Lifecycle Artifact Schema¶

This page defines a minimal contract layer for lifecycle artifacts: change records, approved artifact bundles, and retirement plans. If the trace schema answers "what happened" and the eval schema answers "how do we grade it," the lifecycle artifact schema answers "what exactly was approved, changed, replaced, or retired."

Lifecycle artifact for the duplicate-ticket thread

For support-triage, the bundle should hold together not only policy_bundle and eval_dataset, but also evidence for the duplicate-ticket guard: the idempotency_key requirement, approval record, trace with side_effect_unknown, duplicate_ticket_eval_passed, and rollout gate. Then incident review reconstructs one change -> bundle -> approval -> trace -> eval -> rollout chain instead of searching for proof across separate pages.
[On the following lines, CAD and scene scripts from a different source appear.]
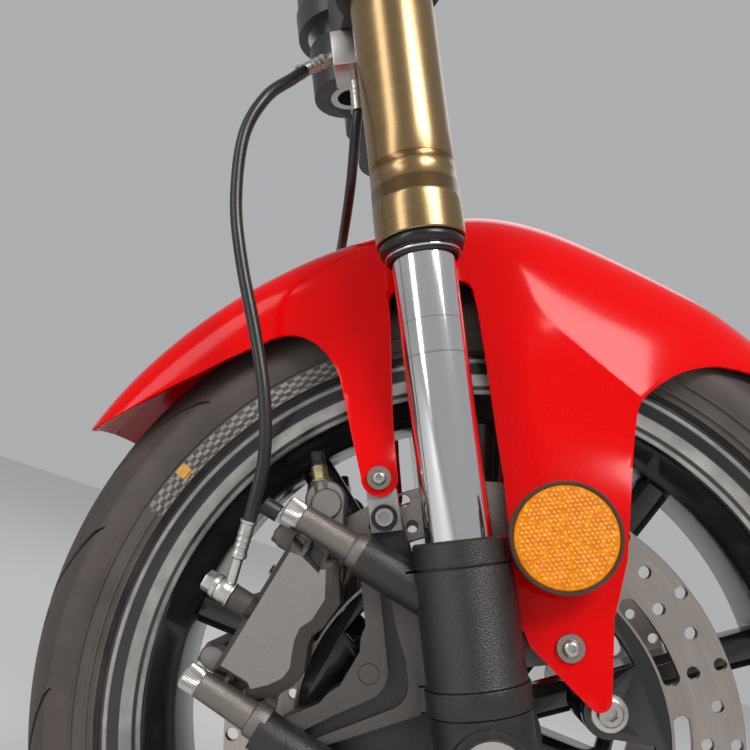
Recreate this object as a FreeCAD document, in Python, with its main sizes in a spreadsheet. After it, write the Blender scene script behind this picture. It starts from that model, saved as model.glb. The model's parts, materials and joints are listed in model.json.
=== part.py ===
"""Front end of a sport bike: wheel, upside-down fork, brakes, mudguard and steering head.

Millimetres and degrees. The row frame has X forward, Y to the left and Z up, with its origin
at the middle of the steering head. Everything is drawn in the fork's own frame, whose origin
is the axle: x forward of the fork legs, y left, z up along them. seat() leans that frame back
by the rake and carries it to its place under the steering head.
"""
import FreeCAD, Part
import math
import os
from types import SimpleNamespace

import Sketcher
from FreeCAD import Placement, Rotation, Vector

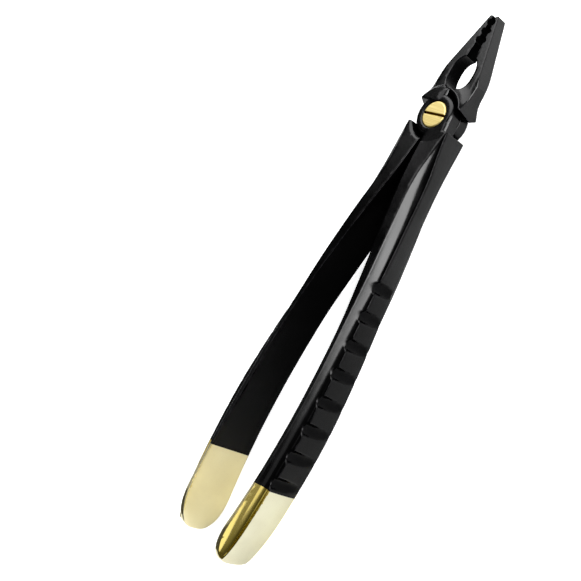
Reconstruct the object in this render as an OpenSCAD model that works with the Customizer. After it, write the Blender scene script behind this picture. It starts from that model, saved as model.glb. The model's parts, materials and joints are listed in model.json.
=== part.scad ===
// Straight upper-incisor extraction forceps with a screw lap joint.
// Lies flat: +Z runs along the pivot towards the screw head, +Y points to the beak tips.
// The origin is on the pivot axis, in the plane of the joint's flat back face. Millimetres.

/* [Overall] */
// Distance from the pivot to the beak tips
beak_reach = 33.1; // [32:0.1:35]
// Distance from the pivot to the handle ends
handle_reach = 141.9; // [139:0.1:145]
// Distance from the pivot to the line where the plated handle end starts
plating_line = 115.7; // [115.2:0.1:118]

/* [Lap joint] */
// Thickness of each lap leaf, from the parting plane to its flat face
lap_thickness = 4.39; // [4.2:0.01:4.5]
// Radius of the round lap disc
disc_radius = 6.6; // [6.2:0.05:6.8]
// Width of the bevel around the free edge of the disc
disc_bevel = 0.75; // [0.4:0.05:0.9]
// Radius of the hollow that clears the other half's disc
hollow_radius = 7.72; // [7.5:0.02:7.8]
// Radius of the flat spot-face around the pivot
spot_face_radius = 8.65; // [8.5:0.05:8.8]
// Gap left between the two laps
parting_gap = 0.04; // [0.02:0.01:0.06]
// Distance from the pivot to the handle shoulders
handle_shoulder = 3.74; // [3.6:0.02:3.9]
// Distance from the pivot to the lower corners of the beaks
beak_shoulder = 3.47; // [3.4:0.02:3.7]
// Half width of the joint across the shoulders
shoulder_half_width = 8.15; // [8.1:0.05:8.3]

/* [Pivot screw] */
// Radius of the screw head
head_radius = 4.06; // [3.9:0.02:4.2]
// Height of the screw head
head_height = 1.9; // [1.6:0.1:2.2]
// Radius of the screw shank
shank_radius = 2.6; // [2.4:0.05:2.8]
// Radial running clearance of the shank in the front half
running_clearance = 0.04; // [0.02:0.01:0.08]
// Width of the screwdriver slot
slot_width = 0.75; // [0.6:0.05:0.9]
// Depth of the screwdriver slot
slot_depth = 0.9; // [0.6:0.1:1.1]
// Turn of the screwdriver slot about the pivot
slot_turn = 5; // [-30:1:30]

/* [Beaks] */
// Half depth of each beak at its tip
tip_half_depth = 1.93; // [1.8:0.01:2.1]
// Half depth of each beak beside the throat
throat_half_depth = 2.72; // [2.6:0.01:2.9]
// Half width of the open throat between the beaks
throat_half_width = 4.6; // [4.3:0.1:4.8]
// Half length of the throat
throat_half_length = 5.6; // [5.4:0.1:5.8]
// Number of cross grooves in each working face
groove_count = 3; // [2:1:4]
// Distance between cross grooves
groove_pitch = 2.92; // [2.8:0.02:3.1]
// Radius of each cross groove
groove_radius = 0.7; // [0.5:0.05:0.8]

/* [Handles] */
// Number of finger notches along each handle
notch_count = 8; // [5:1:8]
// Distance between finger notches
notch_pitch = 8.82; // [8.6:0.02:8.84]
// Distance from the pivot to the first finger notch
notch_start = 51.3; // [50.5:0.1:51.4]
// Radius of each finger notch
notch_radius = 2.1; // [1.9:0.1:2.3]
// Depth of each finger notch at the middle of the outer face
notch_depth = 0.95; // [0.7:0.05:1.1]

/* [Hidden] */
$fn = 64;

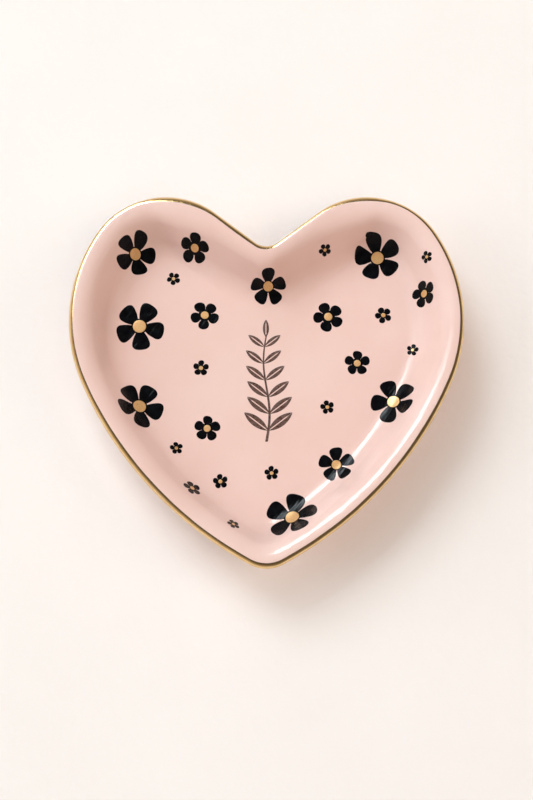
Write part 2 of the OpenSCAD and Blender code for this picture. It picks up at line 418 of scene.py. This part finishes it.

It also connects directly to the book's Evidence Spine: From Request to Rollout Judgment, because lifecycle artifacts are part of the governed record that later judgment and incident review stand on.

1. Why this matters¶

Production-grade agent systems have several artifact classes that should not live only in team memory or a wiki:

change records;
approved artifact bundles;
retirement plans;
replacement mappings;
runtime-control schemas and contract-version linkages;
operational approvals and lifecycle decisions;
capability-session interruption, expiry, and re-initialization rules when those are part of the runtime contract;
delegated authorization rules, principal-binding assumptions, and revoke behavior when those are part of the runtime contract;
verifier contracts, grading rubrics, and evidence-linkage rules when release or assurance depends on verifier output;
structured handoff artifacts when long-running work crosses context-reset or role-handoff boundaries.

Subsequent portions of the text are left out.